I've come to desire that all desktop apps had a dedicated persistent
scratchpad attached, it feels great to see your ideas and links, go you! and
trails!

------
27182818284
* Native ad blocking and script blocking (I think Brave is doing a good job at this right now with their UI/UX where you can raise and lower shields)

* Better reading modes

* Better selection modes. There have been a lot of tools/extensions made over the years to help you do things like extract every image on the page or copy out a single column of values from a table and it might be time to think of making some of these native features.

* Great screenshot ability: Firefox has this worked out pretty well now enabling you take the picture of the entire page natively rather than having to install a 3rd party extension

------
cphoover
I would like a unified standard for defining voice interfaces. A unified
standard across the web would allow for easily transferring from one voice
interface to another seamlessly. It could also allow devices like Alexa, and
Google home to do more than just search the web to answer your question.

------
tropo
I want resource usage confirmation.

Limit each site to a megabyte. If it wants more, it can wait until I approve a
doubling. Each doubling needs my approval. For example, upon hitting 128 MiB,
the site should freeze up until I give the OK for going up to 256 MiB.

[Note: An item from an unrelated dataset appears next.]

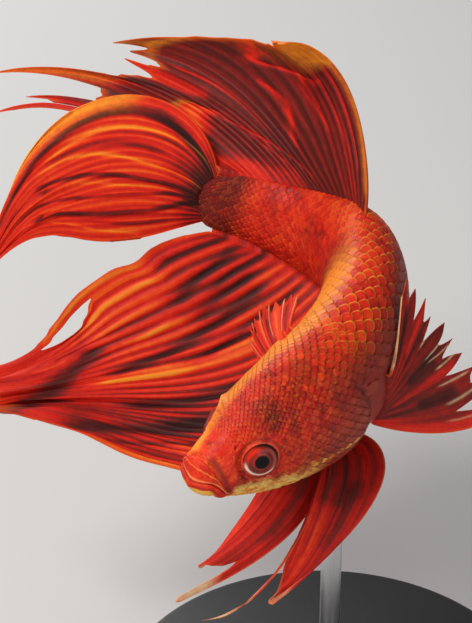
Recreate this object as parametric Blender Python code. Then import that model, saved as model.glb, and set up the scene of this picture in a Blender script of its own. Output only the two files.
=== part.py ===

Limit each site to a single thread. Let me approve more or just force the site
to live within a limit.

Limit each site to running in the foreground. (only the visible tab of the
currently focused window runs) If I really want something to run in the
background, let me indicate that with a right-click menu on the tab.

------
leejoramo
Better long term caching long term shared resources such as jQuery and web
fonts. I use Decentraleyes for this in Firefox, but I would love to see this
built in to the browser.

[https://decentraleyes.org](https://decentraleyes.org)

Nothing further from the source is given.